··· INFORMATION PROVIDED ···
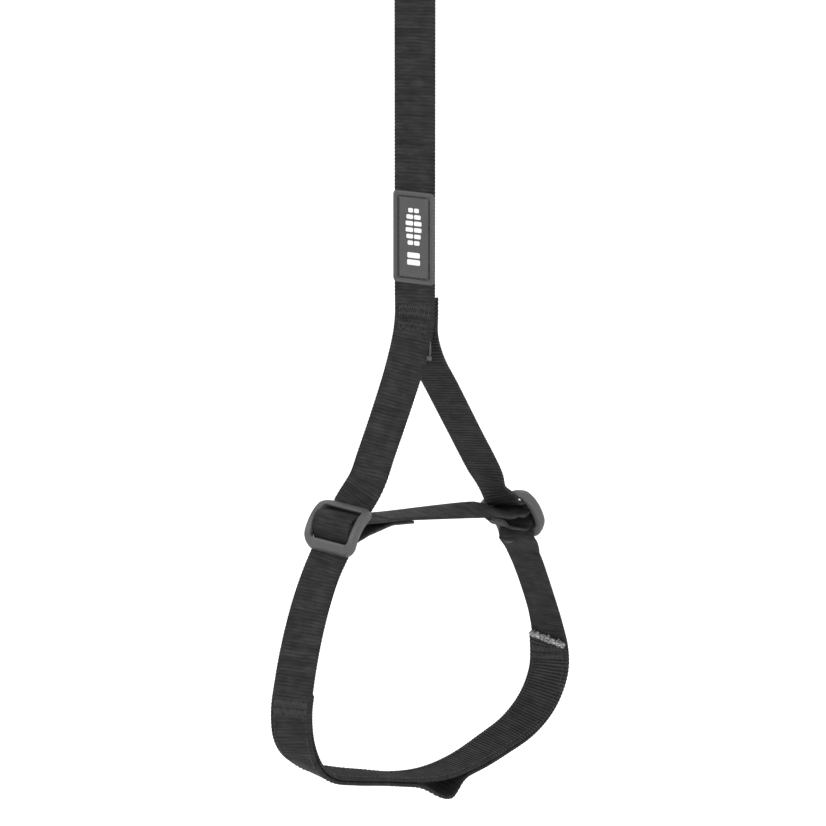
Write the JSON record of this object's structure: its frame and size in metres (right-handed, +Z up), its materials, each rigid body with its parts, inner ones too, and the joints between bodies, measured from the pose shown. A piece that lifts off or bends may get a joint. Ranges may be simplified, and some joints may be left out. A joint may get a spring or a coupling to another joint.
{
  "type": "climbing foot loop",
  "caption": "Adjustable webbing foot loop: a tether with a sewn eye, a rubber label, and a stirrup with a padded foot bed and two sliders joined by a keeper strap.",
  "frame": {"origin": "centre of the sewn eye's bore", "axes": "+Z up along the hanging tether, +X along the eye's bore and the tether's width, the label faces -Y"},
  "size_m": [0.1005, 0.1676, 0.4334],
  "materials": {
    "webbing": "charcoal ribbed nylon webbing",
    "keeper_webbing": "charcoal flat webbing",
    "thread": "bonded thread",
    "slider_plastic": "matte moulded nylon",
    "label_rubber": "satin moulded rubber",
    "emblem_print": "matte white",
    "sealed_edge": "melted nylon"
  },
  "bodies": {
    "sewn_eye": {"eye_loop": "webbing", "eye_fold_back": "webbing", "eye_bar_tack": "thread"},
    "tether": {"tether_webbing": "webbing"},
    "label_strap": {"label_strap_webbing": "webbing", "label_patch": "label_rubber", "label_emblem": "emblem_print", "label_stitching": "thread"},
    "stirrup": {"left_leg_webbing": "webbing", "right_leg_webbing": "webbing", "junction_upper_tack": "thread", "junction_lower_tack": "thread", "left_side_webbing": "webbing", "foot_bed_webbing": "webbing", "right_side_webbing": "webbing", "foot_bed_liner": "webbing", "liner_left_cut_end": "sealed_edge", "liner_right_cut_end": "sealed_edge", "bed_front_stitching": "thread", "bed_back_stitching": "thread", "left_bed_tack": "thread", "right_bed_tack": "thread", "keeper_strap": "keeper_webbing"},
    "left_slider": {"left_slider_frame": "slider_plastic", "left_leg_crossing": "webbing", "left_keeper_loop": "keeper_webbing", "left_keeper_tack": "thread"},
    "right_slider": {"right_slider_frame": "slider_plastic", "right_leg_crossing": "webbing", "right_keeper_loop": "keeper_webbing", "right_keeper_tack": "thread"}
  },
  "joints": [
    {"name": "eye_bend", "type": "hinge", "parent": "sewn_eye", "child": "tether", "pos_m": [0, -0.00095, -0.04], "axis": [1, 0, 0], "range_deg": [-70, 70]},
    {"name": "tether_twist", "type": "hinge", "parent": "tether", "child": "label_strap", "pos_m": [0, -0.00095, -0.128], "axis": [0, 0, 1], "range_deg": [-90, 90], "stiffness_Nm_per_rad": 0.005},
    {"name": "stirrup_swing", "type": "hinge", "parent": "label_strap", "child": "stirrup", "pos_m": [0, -0.00095, -0.181], "axis": [1, 0, 0], "range_deg": [-70, 70]},
    {"name": "left_slider_slide", "type": "slide", "parent": "stirrup", "child": "left_slider", "axis": [0.2223, 0.4001, 0.8891], "range_m": [0, 0.035], "deforming": ["left_leg_webbing", "keeper_strap"]},
    {"name": "right_slider_slide", "type": "slide", "parent": "stirrup", "child": "right_slider", "axis": [-0.2443, -0.4886, 0.8376], "range_m": [0, 0.035], "deforming": ["right_leg_webbing"]}
  ],
  "couplings": [
    {"joint": "right_slider_slide", "follows": "left_slider_slide", "ratio": 1}
  ]
}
···
__WHAT NEEDS TO BE DONE__
Copy the material above back out, exactly as written.

__FULL ANSWER__
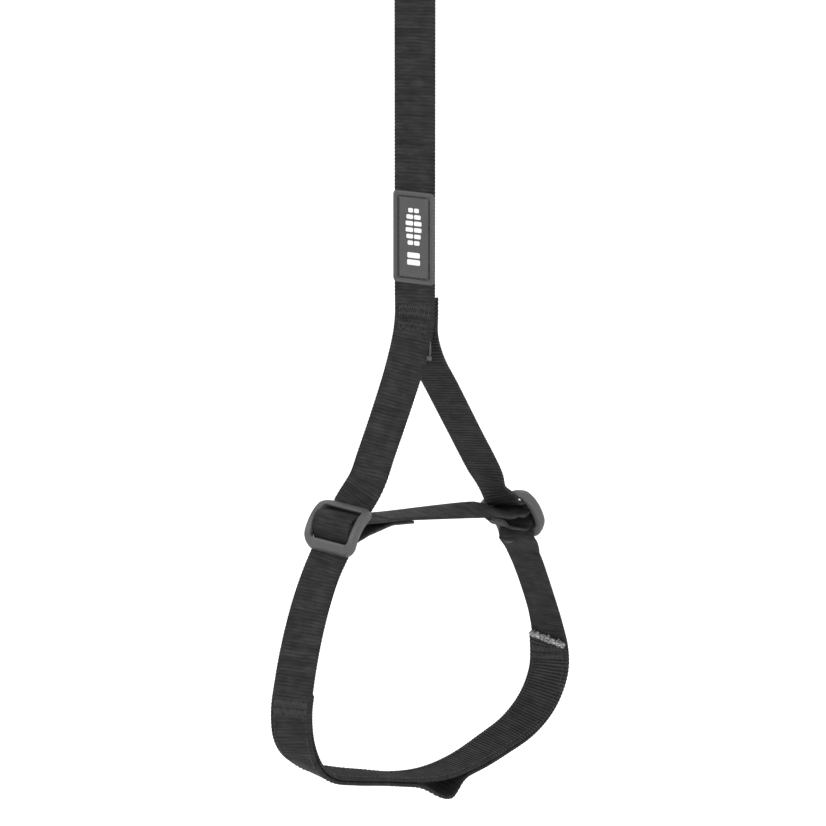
Write the JSON record of this object's structure: its frame and size in metres (right-handed, +Z up), its materials, each rigid body with its parts, inner ones too, and the joints between bodies, measured from the pose shown. A piece that lifts off or bends may get a joint. Ranges may be simplified, and some joints may be left out. A joint may get a spring or a coupling to another joint.
{
  "type": "climbing foot loop",
  "caption": "Adjustable webbing foot loop: a tether with a sewn eye, a rubber label, and a stirrup with a padded foot bed and two sliders joined by a keeper strap.",
  "frame": {"origin": "centre of the sewn eye's bore", "axes": "+Z up along the hanging tether, +X along the eye's bore and the tether's width, the label faces -Y"},
  "size_m": [0.1005, 0.1676, 0.4334],
  "materials": {
    "webbing": "charcoal ribbed nylon webbing",
    "keeper_webbing": "charcoal flat webbing",
    "thread": "bonded thread",
    "slider_plastic": "matte moulded nylon",
    "label_rubber": "satin moulded rubber",
    "emblem_print": "matte white",
    "sealed_edge": "melted nylon"
  },
  "bodies": {
    "sewn_eye": {"eye_loop": "webbing", "eye_fold_back": "webbing", "eye_bar_tack": "thread"},
    "tether": {"tether_webbing": "webbing"},
    "label_strap": {"label_strap_webbing": "webbing", "label_patch": "label_rubber", "label_emblem": "emblem_print", "label_stitching": "thread"},
    "stirrup": {"left_leg_webbing": "webbing", "right_leg_webbing": "webbing", "junction_upper_tack": "thread", "junction_lower_tack": "thread", "left_side_webbing": "webbing", "foot_bed_webbing": "webbing", "right_side_webbing": "webbing", "foot_bed_liner": "webbing", "liner_left_cut_end": "sealed_edge", "liner_right_cut_end": "sealed_edge", "bed_front_stitching": "thread", "bed_back_stitching": "thread", "left_bed_tack": "thread", "right_bed_tack": "thread", "keeper_strap": "keeper_webbing"},
    "left_slider": {"left_slider_frame": "slider_plastic", "left_leg_crossing": "webbing", "left_keeper_loop": "keeper_webbing", "left_keeper_tack": "thread"},
    "right_slider": {"right_slider_frame": "slider_plastic", "right_leg_crossing": "webbing", "right_keeper_loop": "keeper_webbing", "right_keeper_tack": "thread"}
  },
  "joints": [
    {"name": "eye_bend", "type": "hinge", "parent": "sewn_eye", "child": "tether", "pos_m": [0, -0.00095, -0.04], "axis": [1, 0, 0], "range_deg": [-70, 70]},
    {"name": "tether_twist", "type": "hinge", "parent": "tether", "child": "label_strap", "pos_m": [0, -0.00095, -0.128], "axis": [0, 0, 1], "range_deg": [-90, 90], "stiffness_Nm_per_rad": 0.005},
    {"name": "stirrup_swing", "type": "hinge", "parent": "label_strap", "child": "stirrup", "pos_m": [0, -0.00095, -0.181], "axis": [1, 0, 0], "range_deg": [-70, 70]},
    {"name": "left_slider_slide", "type": "slide", "parent": "stirrup", "child": "left_slider", "axis": [0.2223, 0.4001, 0.8891], "range_m": [0, 0.035], "deforming": ["left_leg_webbing", "keeper_strap"]},
    {"name": "right_slider_slide", "type": "slide", "parent": "stirrup", "child": "right_slider", "axis": [-0.2443, -0.4886, 0.8376], "range_m": [0, 0.035], "deforming": ["right_leg_webbing"]}
  ],
  "couplings": [
    {"joint": "right_slider_slide", "follows": "left_slider_slide", "ratio": 1}
  ]
}